For any non-trivial change, follow this loop:

  1. Measure the current state.
  2. Identify the smallest relevant baseline.
  3. Prefer targeted scope over full-repo ritual.
  4. Record what currently passes, fails, or is missing.

  5. Define the smallest verifiable change.

  6. Keep the change boundary narrow.
  7. State what you expect to observe if the change is correct.

  8. Make one coherent change.

  9. Avoid mixing unrelated fixes in the same verification cycle.
  10. If multiple layers must change together, keep the set minimal and explicit.

  11. Verify against the same baseline.

  12. Re-run the same checks that established the baseline.
  13. Add one new check that proves the intended behavior changed.

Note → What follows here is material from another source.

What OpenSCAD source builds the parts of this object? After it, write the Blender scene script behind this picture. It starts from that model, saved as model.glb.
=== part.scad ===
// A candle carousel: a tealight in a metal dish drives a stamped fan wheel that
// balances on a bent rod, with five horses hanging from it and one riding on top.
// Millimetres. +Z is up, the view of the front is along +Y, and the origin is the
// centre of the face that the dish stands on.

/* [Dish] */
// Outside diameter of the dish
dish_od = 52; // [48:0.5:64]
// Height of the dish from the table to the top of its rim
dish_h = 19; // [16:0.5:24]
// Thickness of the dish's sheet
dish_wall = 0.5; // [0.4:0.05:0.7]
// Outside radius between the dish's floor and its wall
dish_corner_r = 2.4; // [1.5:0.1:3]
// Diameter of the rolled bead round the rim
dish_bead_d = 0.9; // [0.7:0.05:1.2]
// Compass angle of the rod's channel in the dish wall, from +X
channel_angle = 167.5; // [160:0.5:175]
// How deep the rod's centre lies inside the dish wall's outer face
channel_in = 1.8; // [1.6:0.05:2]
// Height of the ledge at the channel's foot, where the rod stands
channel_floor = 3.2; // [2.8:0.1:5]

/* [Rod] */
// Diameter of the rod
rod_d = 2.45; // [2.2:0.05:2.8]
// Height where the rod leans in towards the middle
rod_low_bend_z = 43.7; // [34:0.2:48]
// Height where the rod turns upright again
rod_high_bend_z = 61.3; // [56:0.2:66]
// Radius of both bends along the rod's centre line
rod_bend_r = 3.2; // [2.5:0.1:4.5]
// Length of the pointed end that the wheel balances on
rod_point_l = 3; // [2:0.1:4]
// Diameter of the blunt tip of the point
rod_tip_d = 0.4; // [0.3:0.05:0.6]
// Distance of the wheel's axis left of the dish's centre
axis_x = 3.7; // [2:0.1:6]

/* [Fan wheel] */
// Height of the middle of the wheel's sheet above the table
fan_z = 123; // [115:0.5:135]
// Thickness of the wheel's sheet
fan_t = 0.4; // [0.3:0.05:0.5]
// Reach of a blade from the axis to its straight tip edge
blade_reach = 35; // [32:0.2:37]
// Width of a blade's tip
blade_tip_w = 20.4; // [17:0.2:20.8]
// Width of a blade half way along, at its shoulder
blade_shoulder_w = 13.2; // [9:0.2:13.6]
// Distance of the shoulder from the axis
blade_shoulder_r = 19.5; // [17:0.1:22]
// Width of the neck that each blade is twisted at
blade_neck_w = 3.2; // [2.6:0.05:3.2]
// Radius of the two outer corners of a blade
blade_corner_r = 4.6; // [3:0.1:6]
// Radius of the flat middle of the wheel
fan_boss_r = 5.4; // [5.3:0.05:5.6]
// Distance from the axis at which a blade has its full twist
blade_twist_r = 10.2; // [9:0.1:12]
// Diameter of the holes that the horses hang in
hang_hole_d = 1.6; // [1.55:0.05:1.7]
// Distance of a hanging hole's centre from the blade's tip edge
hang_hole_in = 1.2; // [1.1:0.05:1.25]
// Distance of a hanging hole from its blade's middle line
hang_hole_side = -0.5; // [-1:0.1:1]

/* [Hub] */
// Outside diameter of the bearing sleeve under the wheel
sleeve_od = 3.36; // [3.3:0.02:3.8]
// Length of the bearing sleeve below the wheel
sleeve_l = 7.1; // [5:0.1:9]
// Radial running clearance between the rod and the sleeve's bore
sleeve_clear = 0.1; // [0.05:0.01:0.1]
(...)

  14. Compare before and after.

  15. Note what improved.
  16. Note what stayed unchanged.
  17. If anything regressed, stop and fix the regression before moving on.

Baseline Expectations

The baseline must match the risk of the change.

Examples:

  • contract or schema change:
  • relevant OpenAPI/SQL inspection
  • targeted service tests
  • integration path if persistence changed
  • authz or billing change:
  • targeted unit/integration coverage is required
  • explicit regression proof is required
  • UI-only change:
  • targeted web tests and/or page-level verification
  • MAAS or provisioning change:
  • targeted service tests
  • integration check where practical
  • live read-model or workflow verification before claiming success

Do not default to “run everything” unless the scope truly justifies it.

Prediction Requirement

Before running verification, state the expected outcome in concrete terms.

Good:

  • “the MAAS site policy response should now include fabric_mode
  • “the scheduler page should return 200 for a workspace owner”
  • “the decommission list should order by requested_at, not UUID”

Bad:

  • “this should be better”
  • “the fix should work now”

Failure Handling

Unexpected failures are evidence.

Required response:

  • record what was expected
  • record what actually happened
  • identify the owning layer if possible
  • either fix that layer or mark the work blocked on it

Do not explain away failing evidence because it contradicts a theory.

Completion Standard

Do not mark work complete unless:

  • the touched baseline checks still pass
  • the changed behavior has one direct proof
  • any residual risk or unverified area is explicitly stated

“Compiled” is not enough.

“Looks correct” is not enough.

“Passed the targeted checks and demonstrated the changed behavior” is the minimum bar.

Relationship To Other Governance Docs

Explicit Non-Goals

This protocol does not require:

  • running the full repo test suite for every tiny change
  • deliberate breakage as a ritual step
  • rewriting approach or architecture without evidence

The project goal is disciplined, incremental, verifiable change, not ceremony.